» What to do
Begin with the line that contains "for (const [name, man]" and end with the line that contains "obj.matrix_world = world": copy that span of lines exactly, and nothing outside it.

» Dataset content
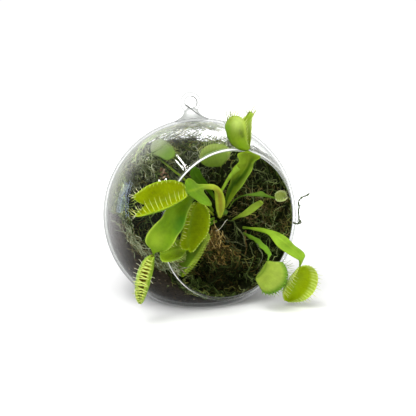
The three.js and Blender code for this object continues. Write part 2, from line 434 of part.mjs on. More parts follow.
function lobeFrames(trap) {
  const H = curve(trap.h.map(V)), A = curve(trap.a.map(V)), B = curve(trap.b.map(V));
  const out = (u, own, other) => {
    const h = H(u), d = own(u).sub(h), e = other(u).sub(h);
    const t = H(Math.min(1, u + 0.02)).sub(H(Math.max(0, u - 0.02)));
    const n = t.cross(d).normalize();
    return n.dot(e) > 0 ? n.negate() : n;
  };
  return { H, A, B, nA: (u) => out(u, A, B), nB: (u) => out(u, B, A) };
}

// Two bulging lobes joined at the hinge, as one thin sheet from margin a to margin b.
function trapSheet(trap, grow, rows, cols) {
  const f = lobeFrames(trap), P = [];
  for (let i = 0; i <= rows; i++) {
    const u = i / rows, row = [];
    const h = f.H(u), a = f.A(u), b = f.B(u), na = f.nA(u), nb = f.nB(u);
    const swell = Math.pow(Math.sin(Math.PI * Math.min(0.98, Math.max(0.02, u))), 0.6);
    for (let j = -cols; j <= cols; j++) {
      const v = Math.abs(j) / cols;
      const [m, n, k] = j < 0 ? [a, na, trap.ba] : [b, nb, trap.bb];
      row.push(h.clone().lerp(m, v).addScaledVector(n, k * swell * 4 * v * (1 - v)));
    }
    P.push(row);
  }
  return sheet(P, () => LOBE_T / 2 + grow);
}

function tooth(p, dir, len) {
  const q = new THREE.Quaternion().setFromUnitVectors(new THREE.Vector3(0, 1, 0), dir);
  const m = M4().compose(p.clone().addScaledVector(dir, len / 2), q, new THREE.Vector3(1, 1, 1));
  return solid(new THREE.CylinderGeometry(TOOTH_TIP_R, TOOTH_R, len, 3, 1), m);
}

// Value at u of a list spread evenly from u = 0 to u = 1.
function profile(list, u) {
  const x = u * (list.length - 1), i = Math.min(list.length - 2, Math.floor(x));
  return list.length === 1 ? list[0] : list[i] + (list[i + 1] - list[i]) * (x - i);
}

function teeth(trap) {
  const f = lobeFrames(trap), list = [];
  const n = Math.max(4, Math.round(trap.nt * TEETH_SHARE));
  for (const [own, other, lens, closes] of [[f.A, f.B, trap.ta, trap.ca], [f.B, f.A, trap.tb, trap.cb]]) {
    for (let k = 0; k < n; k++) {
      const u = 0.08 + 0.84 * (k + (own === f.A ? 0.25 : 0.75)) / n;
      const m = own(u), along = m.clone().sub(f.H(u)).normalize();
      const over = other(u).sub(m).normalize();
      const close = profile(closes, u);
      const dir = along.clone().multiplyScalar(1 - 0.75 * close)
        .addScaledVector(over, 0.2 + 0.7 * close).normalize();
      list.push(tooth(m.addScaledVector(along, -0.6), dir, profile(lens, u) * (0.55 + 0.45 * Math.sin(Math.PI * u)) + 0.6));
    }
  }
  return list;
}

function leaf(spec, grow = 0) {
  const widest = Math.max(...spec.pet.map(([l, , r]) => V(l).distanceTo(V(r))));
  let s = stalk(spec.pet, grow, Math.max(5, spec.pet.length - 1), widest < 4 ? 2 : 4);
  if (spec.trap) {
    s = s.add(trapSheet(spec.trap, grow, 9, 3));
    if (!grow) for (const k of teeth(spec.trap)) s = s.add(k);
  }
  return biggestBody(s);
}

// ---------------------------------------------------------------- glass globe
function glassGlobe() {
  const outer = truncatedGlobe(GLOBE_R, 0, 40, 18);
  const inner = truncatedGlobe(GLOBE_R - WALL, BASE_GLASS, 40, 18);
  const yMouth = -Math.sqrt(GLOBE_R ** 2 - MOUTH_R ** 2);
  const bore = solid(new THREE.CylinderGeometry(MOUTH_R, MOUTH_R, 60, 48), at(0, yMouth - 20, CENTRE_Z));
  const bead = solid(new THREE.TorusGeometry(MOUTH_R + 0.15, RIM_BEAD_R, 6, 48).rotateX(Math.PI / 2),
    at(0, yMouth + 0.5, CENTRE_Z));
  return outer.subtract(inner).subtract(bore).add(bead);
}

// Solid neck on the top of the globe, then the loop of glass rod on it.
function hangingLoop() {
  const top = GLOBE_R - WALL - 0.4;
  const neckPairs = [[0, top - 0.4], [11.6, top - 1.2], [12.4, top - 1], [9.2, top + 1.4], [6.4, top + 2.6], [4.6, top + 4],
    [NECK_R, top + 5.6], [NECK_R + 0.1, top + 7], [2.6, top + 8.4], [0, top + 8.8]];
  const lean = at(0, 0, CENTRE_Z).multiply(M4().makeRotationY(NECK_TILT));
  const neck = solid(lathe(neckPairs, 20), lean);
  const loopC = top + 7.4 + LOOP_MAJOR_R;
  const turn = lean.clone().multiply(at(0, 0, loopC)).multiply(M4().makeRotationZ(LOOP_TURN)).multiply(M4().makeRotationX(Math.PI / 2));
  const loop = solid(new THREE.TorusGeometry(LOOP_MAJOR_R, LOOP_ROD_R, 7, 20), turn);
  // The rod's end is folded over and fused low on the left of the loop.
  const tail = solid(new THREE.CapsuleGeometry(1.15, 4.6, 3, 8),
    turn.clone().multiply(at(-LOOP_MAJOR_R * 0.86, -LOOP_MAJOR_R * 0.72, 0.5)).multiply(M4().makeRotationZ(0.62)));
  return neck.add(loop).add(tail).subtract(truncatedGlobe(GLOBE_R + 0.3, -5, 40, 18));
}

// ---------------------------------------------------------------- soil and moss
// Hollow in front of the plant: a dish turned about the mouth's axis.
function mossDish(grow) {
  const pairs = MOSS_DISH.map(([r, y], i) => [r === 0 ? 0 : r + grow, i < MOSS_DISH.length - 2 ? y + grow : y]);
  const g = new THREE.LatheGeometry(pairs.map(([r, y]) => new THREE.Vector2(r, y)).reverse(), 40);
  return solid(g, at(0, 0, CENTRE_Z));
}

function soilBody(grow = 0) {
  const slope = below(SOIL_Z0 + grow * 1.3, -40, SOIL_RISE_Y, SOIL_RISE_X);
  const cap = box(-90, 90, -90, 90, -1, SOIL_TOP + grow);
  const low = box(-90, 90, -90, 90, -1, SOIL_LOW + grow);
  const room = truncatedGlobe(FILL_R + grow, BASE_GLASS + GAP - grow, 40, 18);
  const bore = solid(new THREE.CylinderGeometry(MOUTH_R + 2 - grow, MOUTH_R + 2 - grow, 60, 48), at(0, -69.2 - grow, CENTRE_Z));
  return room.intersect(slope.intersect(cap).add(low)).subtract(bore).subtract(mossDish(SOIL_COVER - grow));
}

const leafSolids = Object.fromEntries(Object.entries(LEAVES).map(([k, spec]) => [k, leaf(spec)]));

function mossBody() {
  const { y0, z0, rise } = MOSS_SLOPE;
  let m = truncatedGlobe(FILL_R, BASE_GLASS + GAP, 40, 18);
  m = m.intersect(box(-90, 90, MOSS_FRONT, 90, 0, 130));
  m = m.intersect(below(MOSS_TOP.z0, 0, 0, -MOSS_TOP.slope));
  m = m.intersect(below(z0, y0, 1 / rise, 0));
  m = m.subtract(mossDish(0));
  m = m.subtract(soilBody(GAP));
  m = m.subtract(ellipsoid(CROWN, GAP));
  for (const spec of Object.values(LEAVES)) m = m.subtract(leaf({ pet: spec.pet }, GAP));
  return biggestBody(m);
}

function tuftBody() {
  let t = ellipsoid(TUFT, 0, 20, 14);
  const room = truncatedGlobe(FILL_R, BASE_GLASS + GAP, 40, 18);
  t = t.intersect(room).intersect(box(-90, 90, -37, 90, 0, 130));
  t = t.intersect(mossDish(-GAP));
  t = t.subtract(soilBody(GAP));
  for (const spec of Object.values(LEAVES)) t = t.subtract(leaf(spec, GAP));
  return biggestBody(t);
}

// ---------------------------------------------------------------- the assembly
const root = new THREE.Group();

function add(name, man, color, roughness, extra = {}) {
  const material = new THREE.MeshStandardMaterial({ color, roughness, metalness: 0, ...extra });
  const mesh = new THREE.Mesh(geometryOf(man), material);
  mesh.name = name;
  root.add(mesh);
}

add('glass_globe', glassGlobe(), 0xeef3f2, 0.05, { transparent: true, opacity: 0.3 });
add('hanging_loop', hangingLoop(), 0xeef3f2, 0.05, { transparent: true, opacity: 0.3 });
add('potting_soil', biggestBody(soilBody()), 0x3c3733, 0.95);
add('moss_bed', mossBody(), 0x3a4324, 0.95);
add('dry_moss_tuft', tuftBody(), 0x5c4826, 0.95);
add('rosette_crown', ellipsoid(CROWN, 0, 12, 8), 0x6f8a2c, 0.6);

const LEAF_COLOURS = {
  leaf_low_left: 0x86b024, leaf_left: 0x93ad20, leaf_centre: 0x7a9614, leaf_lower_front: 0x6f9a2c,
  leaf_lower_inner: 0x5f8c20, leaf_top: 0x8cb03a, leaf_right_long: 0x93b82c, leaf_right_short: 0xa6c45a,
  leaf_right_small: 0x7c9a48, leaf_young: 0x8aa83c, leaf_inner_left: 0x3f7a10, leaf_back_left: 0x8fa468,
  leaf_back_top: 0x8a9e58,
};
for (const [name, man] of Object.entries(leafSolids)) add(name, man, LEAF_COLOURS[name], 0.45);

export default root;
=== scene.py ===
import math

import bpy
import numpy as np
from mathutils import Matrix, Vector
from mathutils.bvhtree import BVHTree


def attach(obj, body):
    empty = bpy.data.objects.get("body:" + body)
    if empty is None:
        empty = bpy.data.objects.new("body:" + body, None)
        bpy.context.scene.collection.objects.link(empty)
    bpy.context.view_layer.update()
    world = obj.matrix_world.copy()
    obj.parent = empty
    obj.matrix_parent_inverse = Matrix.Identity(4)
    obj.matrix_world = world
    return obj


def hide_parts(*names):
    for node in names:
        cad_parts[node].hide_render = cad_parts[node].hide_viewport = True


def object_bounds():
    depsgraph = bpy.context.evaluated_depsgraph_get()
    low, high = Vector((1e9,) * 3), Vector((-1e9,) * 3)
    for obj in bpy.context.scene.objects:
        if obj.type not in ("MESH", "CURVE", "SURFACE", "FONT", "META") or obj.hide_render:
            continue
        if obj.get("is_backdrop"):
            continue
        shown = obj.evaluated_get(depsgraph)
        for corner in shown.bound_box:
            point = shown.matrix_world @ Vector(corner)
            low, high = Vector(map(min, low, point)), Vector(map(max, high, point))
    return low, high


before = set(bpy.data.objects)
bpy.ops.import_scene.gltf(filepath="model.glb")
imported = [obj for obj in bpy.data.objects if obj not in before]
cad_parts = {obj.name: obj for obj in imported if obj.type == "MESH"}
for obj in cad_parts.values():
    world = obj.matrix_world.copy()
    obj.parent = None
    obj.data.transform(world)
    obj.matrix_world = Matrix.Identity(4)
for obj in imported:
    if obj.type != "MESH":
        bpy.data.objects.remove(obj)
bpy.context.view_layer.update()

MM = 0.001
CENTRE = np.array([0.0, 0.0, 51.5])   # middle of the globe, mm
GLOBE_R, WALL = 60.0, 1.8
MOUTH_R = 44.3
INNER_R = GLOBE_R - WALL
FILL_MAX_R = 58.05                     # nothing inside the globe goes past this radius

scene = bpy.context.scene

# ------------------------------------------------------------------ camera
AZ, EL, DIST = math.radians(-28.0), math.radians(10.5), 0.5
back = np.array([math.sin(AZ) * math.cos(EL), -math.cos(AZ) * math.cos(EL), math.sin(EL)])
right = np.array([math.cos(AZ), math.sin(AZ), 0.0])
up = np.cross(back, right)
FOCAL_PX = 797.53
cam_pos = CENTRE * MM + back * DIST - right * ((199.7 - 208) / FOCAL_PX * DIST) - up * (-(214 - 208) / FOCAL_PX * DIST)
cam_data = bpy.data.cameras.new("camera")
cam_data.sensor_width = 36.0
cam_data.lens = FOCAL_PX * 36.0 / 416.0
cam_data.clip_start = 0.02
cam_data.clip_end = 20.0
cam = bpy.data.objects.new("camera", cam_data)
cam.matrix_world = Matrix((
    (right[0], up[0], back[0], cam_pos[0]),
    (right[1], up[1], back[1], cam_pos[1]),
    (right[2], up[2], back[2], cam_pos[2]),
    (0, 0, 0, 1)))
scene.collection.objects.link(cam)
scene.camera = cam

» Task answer
for (const [name, man] of Object.entries(leafSolids)) add(name, man, LEAF_COLOURS[name], 0.45);

export default root;
=== scene.py ===
import math

import bpy
import numpy as np
from mathutils import Matrix, Vector
from mathutils.bvhtree import BVHTree


def attach(obj, body):
    empty = bpy.data.objects.get("body:" + body)
    if empty is None:
        empty = bpy.data.objects.new("body:" + body, None)
        bpy.context.scene.collection.objects.link(empty)
    bpy.context.view_layer.update()
    world = obj.matrix_world.copy()
    obj.parent = empty
    obj.matrix_parent_inverse = Matrix.Identity(4)
    obj.matrix_world = world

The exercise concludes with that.